There’s a reason I’ve mentioned jumping through windows twice now: The Hong Kong Massacre is gorgeous. Shattering a window sends shards of glass everywhere, doors splinter when shot, and every bullet spatters an almost disturbing amount of blood on every surface. And it looks even better when you’re in slow-mo, seeing debris flying as bullets whizz through the air.

There’s also a reason I haven’t mentioned the story yet, because it’s utterly forgettable; a standard tale of revenge told through short interludes between levels. There’s a neat framing for the game, with your character recounting the events of the game to the police. But there’s little context inside the levels, and the story doesn’t intrude on the game beyond those cutscenes.

To be clear, the levels are gorgeous; sharp and detailed, beautifully lit by the neon signs so common in Hong Kong. As someone born and raised in this city, I was pleasantly surprised by the game’s look. The levels are littered with elements of the city’s cinematic history -- whether it’s a shootout in a taxi garage, filled with the red cars all too familiar to me, or a stage set in a teahouse, or even jumping from rooftop to rooftop, in a place where tall buildings clustered so close together are normal.

The levels are gorgeous, with beautiful lighting from Hong Kong's iconic neon signs. (Picture: Vreski)

While the looks of the levels are memorable, precious else about them is. Only a few stand out in my head for offering anything interesting; most of the others seem to blend together. There’s little feel of progression through them -- barring a couple of exceptions, they don’t offer any new ideas, teach you any tricks, or introduce new strategies.

It doesn’t help that the game can be quite easy -- I passed more than a few on my first go, and I wouldn’t rate myself as a terribly good gamer. Given how quickly many of them go, given the lack of any interesting tricks, and without any good story to frame them, it feels like a misstep to have so many levels. I feel like I’d have preferred fewer stages if they  more carefully crafted.

On the bright side, there is plenty of extra challenge on offer. You earn bonuses for beating a level under a certain time, for being accurate with every single shot, or for not using your slow motion power at all. Where the basic levels can be a simple walkthrough, these are genuinely challenging.

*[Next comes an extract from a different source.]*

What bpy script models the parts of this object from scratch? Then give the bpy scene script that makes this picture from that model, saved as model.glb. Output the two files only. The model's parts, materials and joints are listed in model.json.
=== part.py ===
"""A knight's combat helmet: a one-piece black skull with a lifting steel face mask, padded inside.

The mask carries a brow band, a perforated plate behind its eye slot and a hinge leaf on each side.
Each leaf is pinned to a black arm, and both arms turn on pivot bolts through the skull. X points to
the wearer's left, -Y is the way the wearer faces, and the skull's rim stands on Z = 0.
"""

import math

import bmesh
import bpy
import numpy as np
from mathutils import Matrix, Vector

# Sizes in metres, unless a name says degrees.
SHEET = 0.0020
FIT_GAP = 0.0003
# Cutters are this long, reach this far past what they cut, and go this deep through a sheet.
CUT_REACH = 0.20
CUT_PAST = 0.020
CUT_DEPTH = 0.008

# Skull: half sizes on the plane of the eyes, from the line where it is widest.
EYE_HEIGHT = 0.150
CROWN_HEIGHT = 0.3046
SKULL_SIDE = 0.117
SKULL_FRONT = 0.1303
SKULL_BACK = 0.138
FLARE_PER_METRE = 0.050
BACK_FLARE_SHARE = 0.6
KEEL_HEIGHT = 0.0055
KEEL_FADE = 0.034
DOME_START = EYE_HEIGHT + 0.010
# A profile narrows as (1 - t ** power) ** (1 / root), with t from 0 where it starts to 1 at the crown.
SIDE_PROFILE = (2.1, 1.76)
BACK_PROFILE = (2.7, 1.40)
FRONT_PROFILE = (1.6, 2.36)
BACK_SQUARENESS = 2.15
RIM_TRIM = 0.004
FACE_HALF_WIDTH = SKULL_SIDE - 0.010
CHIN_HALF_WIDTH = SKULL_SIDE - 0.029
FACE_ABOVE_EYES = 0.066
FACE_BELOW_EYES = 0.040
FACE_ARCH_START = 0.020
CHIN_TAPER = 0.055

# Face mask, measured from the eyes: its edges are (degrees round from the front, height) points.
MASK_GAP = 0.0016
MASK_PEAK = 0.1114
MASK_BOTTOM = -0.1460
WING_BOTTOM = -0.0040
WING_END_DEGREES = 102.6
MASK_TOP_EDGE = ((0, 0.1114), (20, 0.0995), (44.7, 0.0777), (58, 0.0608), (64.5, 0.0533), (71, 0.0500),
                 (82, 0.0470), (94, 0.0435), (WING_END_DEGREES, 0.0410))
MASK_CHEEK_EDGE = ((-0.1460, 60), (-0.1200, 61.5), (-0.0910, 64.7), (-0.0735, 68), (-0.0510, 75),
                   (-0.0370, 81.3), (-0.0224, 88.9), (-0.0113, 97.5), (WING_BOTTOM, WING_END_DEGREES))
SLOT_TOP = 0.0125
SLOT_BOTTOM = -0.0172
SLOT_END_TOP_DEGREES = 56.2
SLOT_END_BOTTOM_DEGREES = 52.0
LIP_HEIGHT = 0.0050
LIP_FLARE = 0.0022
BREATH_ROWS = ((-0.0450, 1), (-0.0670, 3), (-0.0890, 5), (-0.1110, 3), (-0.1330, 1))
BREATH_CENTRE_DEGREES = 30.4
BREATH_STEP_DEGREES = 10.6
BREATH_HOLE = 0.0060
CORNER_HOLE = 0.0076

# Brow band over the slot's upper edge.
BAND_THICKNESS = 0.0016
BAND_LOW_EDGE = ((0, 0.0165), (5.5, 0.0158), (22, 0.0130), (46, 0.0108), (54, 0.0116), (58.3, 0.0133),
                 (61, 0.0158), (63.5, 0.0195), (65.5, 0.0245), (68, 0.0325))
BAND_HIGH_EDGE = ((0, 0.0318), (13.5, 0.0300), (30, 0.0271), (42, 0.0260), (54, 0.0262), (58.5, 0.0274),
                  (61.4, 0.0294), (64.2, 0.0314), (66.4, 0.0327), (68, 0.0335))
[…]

I can’t even imagine how I’d finish some of the harder levels while nailing every single shot. But I can see myself attempting it, because this game hooks you thanks to the core gameplay loop: Slow down time, dodge, open fire.

Where the threat of instant death brings more caution to Hotline Miami, here the slow-mo and dodge combination allows you to be aggressive. When you get the hang of it, no room full of enemies feels like an obstacle, but an opportunity; you slip into a groove where everything makes sense, everything feels right, and no room full of enemies is an obstacle.

When a game nails the core loop, when it just feels so good to play, it’s easy to forgive the things that don’t quite work. The Hong Kong Massacre is one of those games. Yeah, the story doesn’t do it for me -- but who cares when it’s this much fun?